Quote exactly the lines spanning from the top of the data below to the line that contains "(0.464, 0.187), (0.420, 0.029))", including both.

[start Working data]

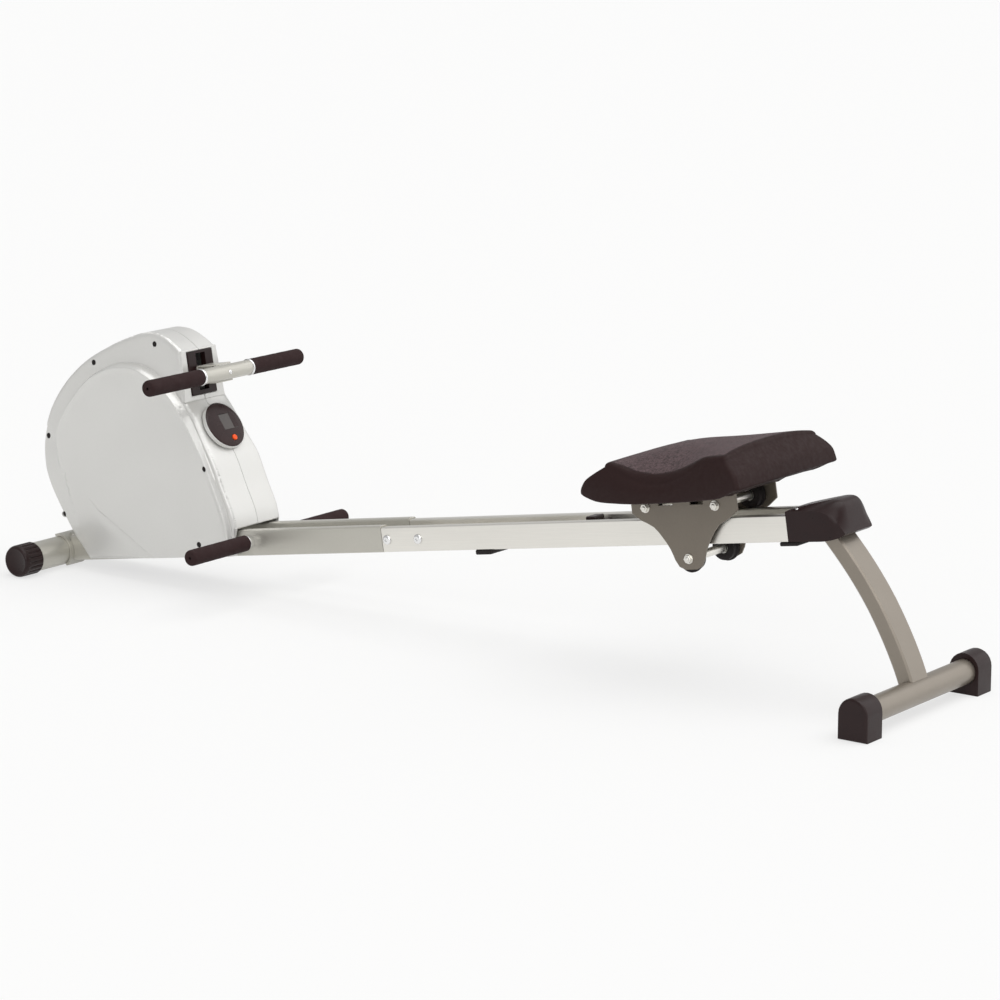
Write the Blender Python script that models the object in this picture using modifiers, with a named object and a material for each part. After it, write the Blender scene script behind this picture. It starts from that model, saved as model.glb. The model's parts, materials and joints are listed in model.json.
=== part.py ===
"""Seated row machine of the compact magnetic kind.

Metres, +Z up, floor at z = 0. The user faces -X, so the near side of the photograph
is -Y. Two frames carry the parts: the floor frame, whose x = 0 is the front
stabiliser's axis, and the rail frame, whose x runs up the tilted rails (s), whose
y is shared, and whose z stands square to the rails (n).
"""

import math

import bmesh
import bpy
from mathutils import Matrix, Vector

# Overall layout
LENGTH_SHIFT = 1.03871
RAIL_TILT = math.radians(8.961)
RAIL_ZERO_Z = 0.01135
GAP = 0.0003

# Front stabiliser and its rollers, in the floor frame
FRONT_AXIS_Z = 0.0345
FRONT_TUBE_R = 0.0312
ROLLER_CAP_R = 0.0345
ROLLER_CAP_Y = (0.1503, 0.200)
TUBE_WALL = 0.002
SADDLE_Y = (0.0140, 0.0660)
SADDLE_R = 0.0368
SADDLE_BOLT = 57.0

# Rails, in the rail frame
RAIL_OUT = 0.0582
RAIL_IN = 0.0351
FRONT_RAIL_N = (-0.0005, 0.0533)
FRONT_RAIL_S = (0.036, 0.8955)
REAR_RAIL_Y = (0.0357, 0.0576)
REAR_RAIL_N = (0.0, 0.050)
REAR_RAIL_S = (0.8960, 1.9300)
RAIL_WALL = 0.0018
SPIGOT_S = (0.8900, 1.030)
SPLICE_BOLTS = (0.909, 0.988)
RAIL_MID_N = 0.025

# Foot pegs
PEG_S = 0.546
PEG_N = 0.029
PEG_GRIP_R = 0.0165
PEG_END = 0.248

# Housing
HOUSE_HALF = 0.0735
HOUSE_PANEL = 0.0798
HOUSE_WALL = 0.003
HOUSE_LEAN = 0.0811
HOUSE_LEAN_N = 0.2014
HOUSE_FACE_S = 0.4200
HOUSE_PAD_N = (0.3245, 0.4320)
HOUSE_SCREWS = ((0.350, 0.451), (0.172, 0.422), (0.020, 0.273), (0.037, 0.103),
                (0.464, 0.187), (0.420, 0.029))

# Drive inside the housing
DRUM = (0.300, 0.345)
DRUM_R = 0.0312
FLYWHEEL = (0.235, 0.190)
FLYWHEEL_R = 0.125
PULLEY_R = 0.050
SMALL_PULLEY_R = 0.0175
BELT_Y = (0.0186, 0.0262)
GUIDE = (0.402, 0.3662)
GUIDE_R = 0.0100
STRAP_HALF = 0.0125

# Handle at rest
HANDLE = (0.4867, 0.3773)
HANDLE_R = 0.016
HANDLE_GRIP_R = 0.017
HANDLE_END = 0.240

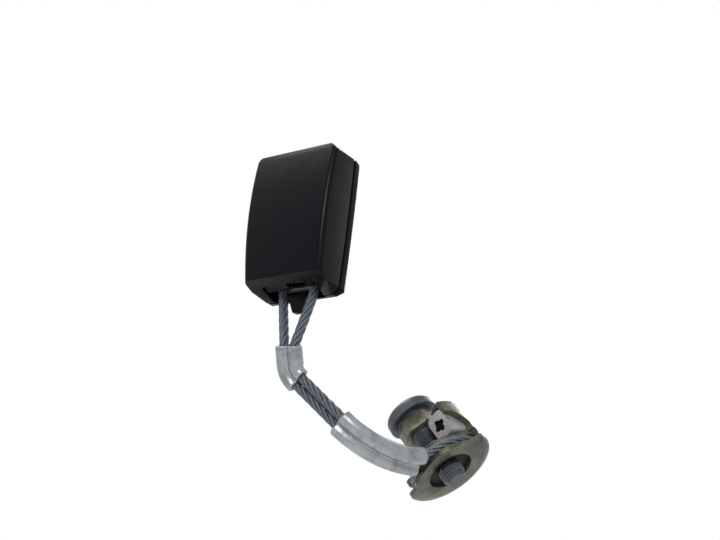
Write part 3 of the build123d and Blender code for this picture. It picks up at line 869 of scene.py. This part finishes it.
def add_thread(shape, low, high):
    """Adds a thread between two heights, as a ridge wound round the core."""
    per_turn = 36
    half = THREAD_PITCH * 0.46
    outline = (
        (THREAD_ROOT, low),
        (THREAD_CORE, low),
        (THREAD_CREST, low + half * 0.85),
        (THREAD_CREST, low + half * 1.15),
        (THREAD_CORE, low + half * 2),
        (THREAD_ROOT, low + half * 2),
    )
    face = shape.faces.new([shape.verts.new((radius, 0.0, height)) for radius, height in outline])
    steps = int(((high - low) / THREAD_PITCH - 1) * per_turn)
    bmesh.ops.spin(
        shape,
        geom=[face] + face.edges[:] + face.verts[:],
        cent=(0, 0, 0),
        axis=(0, 0, 1),
        angle=2 * pi * steps / per_turn,
        steps=steps,
        dvec=(0, 0, THREAD_PITCH / per_turn),
        use_duplicate=False,
        use_merge=False,
    )


# ---- rope ----


def squared(side, way_in, way_out):
    """A sideways direction turned square to the middle of a bend."""
    along = (way_in.normalized() + way_out.normalized()).normalized()
    return (side - along * side.dot(along)).normalized()


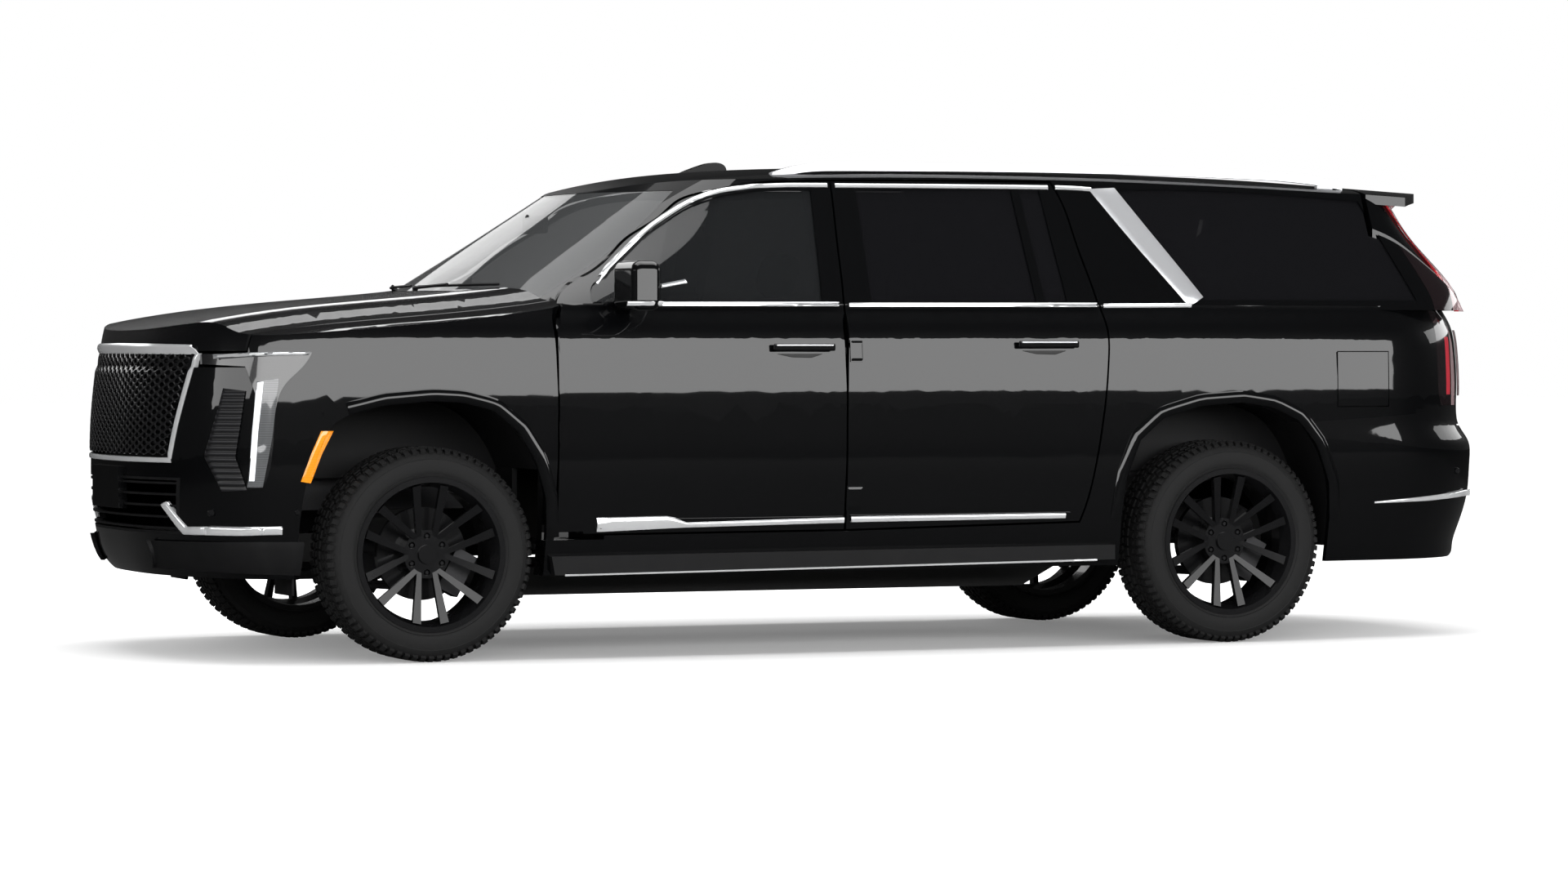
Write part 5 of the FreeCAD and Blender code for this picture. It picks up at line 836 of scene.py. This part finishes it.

[end Working data]

- Response to this exercise:
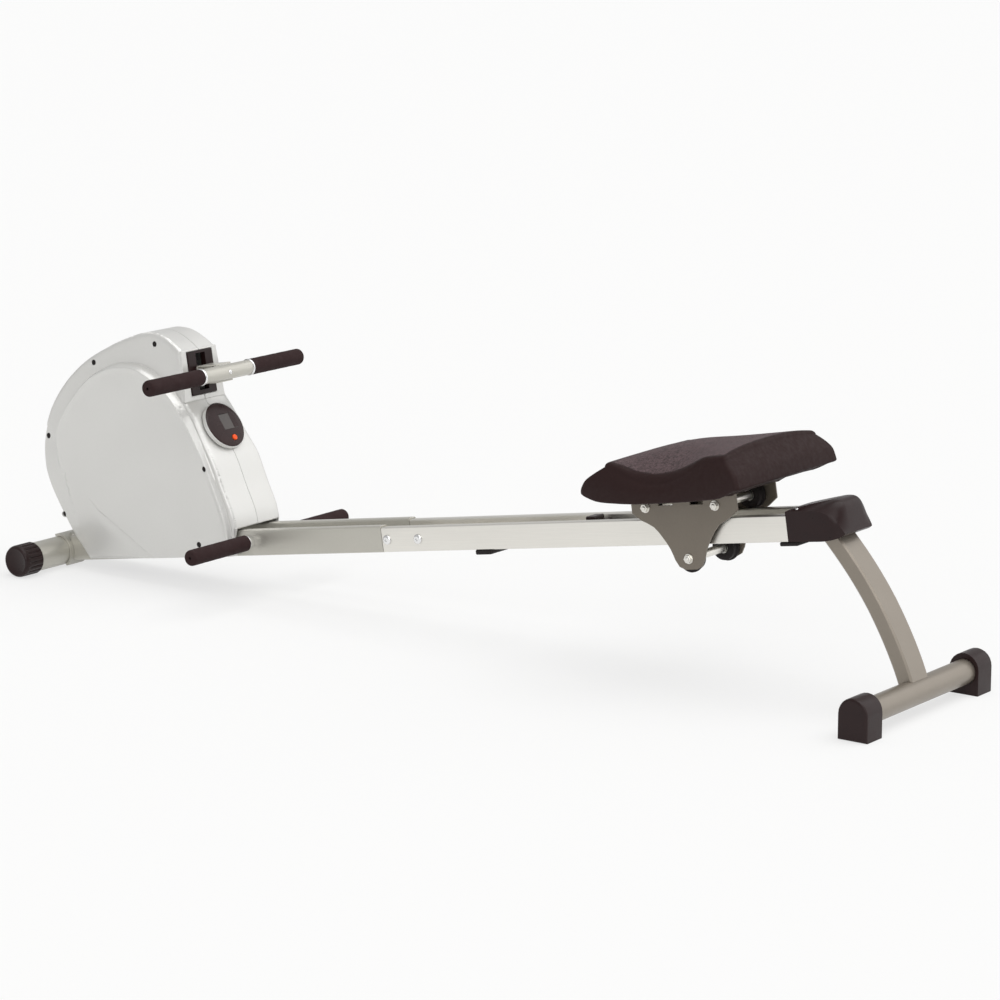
Write the Blender Python script that models the object in this picture using modifiers, with a named object and a material for each part. After it, write the Blender scene script behind this picture. It starts from that model, saved as model.glb. The model's parts, materials and joints are listed in model.json.
=== part.py ===
"""Seated row machine of the compact magnetic kind.

Metres, +Z up, floor at z = 0. The user faces -X, so the near side of the photograph
is -Y. Two frames carry the parts: the floor frame, whose x = 0 is the front
stabiliser's axis, and the rail frame, whose x runs up the tilted rails (s), whose
y is shared, and whose z stands square to the rails (n).
"""

import math

import bmesh
import bpy
from mathutils import Matrix, Vector

# Overall layout
LENGTH_SHIFT = 1.03871
RAIL_TILT = math.radians(8.961)
RAIL_ZERO_Z = 0.01135
GAP = 0.0003

# Front stabiliser and its rollers, in the floor frame
FRONT_AXIS_Z = 0.0345
FRONT_TUBE_R = 0.0312
ROLLER_CAP_R = 0.0345
ROLLER_CAP_Y = (0.1503, 0.200)
TUBE_WALL = 0.002
SADDLE_Y = (0.0140, 0.0660)
SADDLE_R = 0.0368
SADDLE_BOLT = 57.0

# Rails, in the rail frame
RAIL_OUT = 0.0582
RAIL_IN = 0.0351
FRONT_RAIL_N = (-0.0005, 0.0533)
FRONT_RAIL_S = (0.036, 0.8955)
REAR_RAIL_Y = (0.0357, 0.0576)
REAR_RAIL_N = (0.0, 0.050)
REAR_RAIL_S = (0.8960, 1.9300)
RAIL_WALL = 0.0018
SPIGOT_S = (0.8900, 1.030)
SPLICE_BOLTS = (0.909, 0.988)
RAIL_MID_N = 0.025

# Foot pegs
PEG_S = 0.546
PEG_N = 0.029
PEG_GRIP_R = 0.0165
PEG_END = 0.248

# Housing
HOUSE_HALF = 0.0735
HOUSE_PANEL = 0.0798
HOUSE_WALL = 0.003
HOUSE_LEAN = 0.0811
HOUSE_LEAN_N = 0.2014
HOUSE_FACE_S = 0.4200
HOUSE_PAD_N = (0.3245, 0.4320)
HOUSE_SCREWS = ((0.350, 0.451), (0.172, 0.422), (0.020, 0.273), (0.037, 0.103),
                (0.464, 0.187), (0.420, 0.029))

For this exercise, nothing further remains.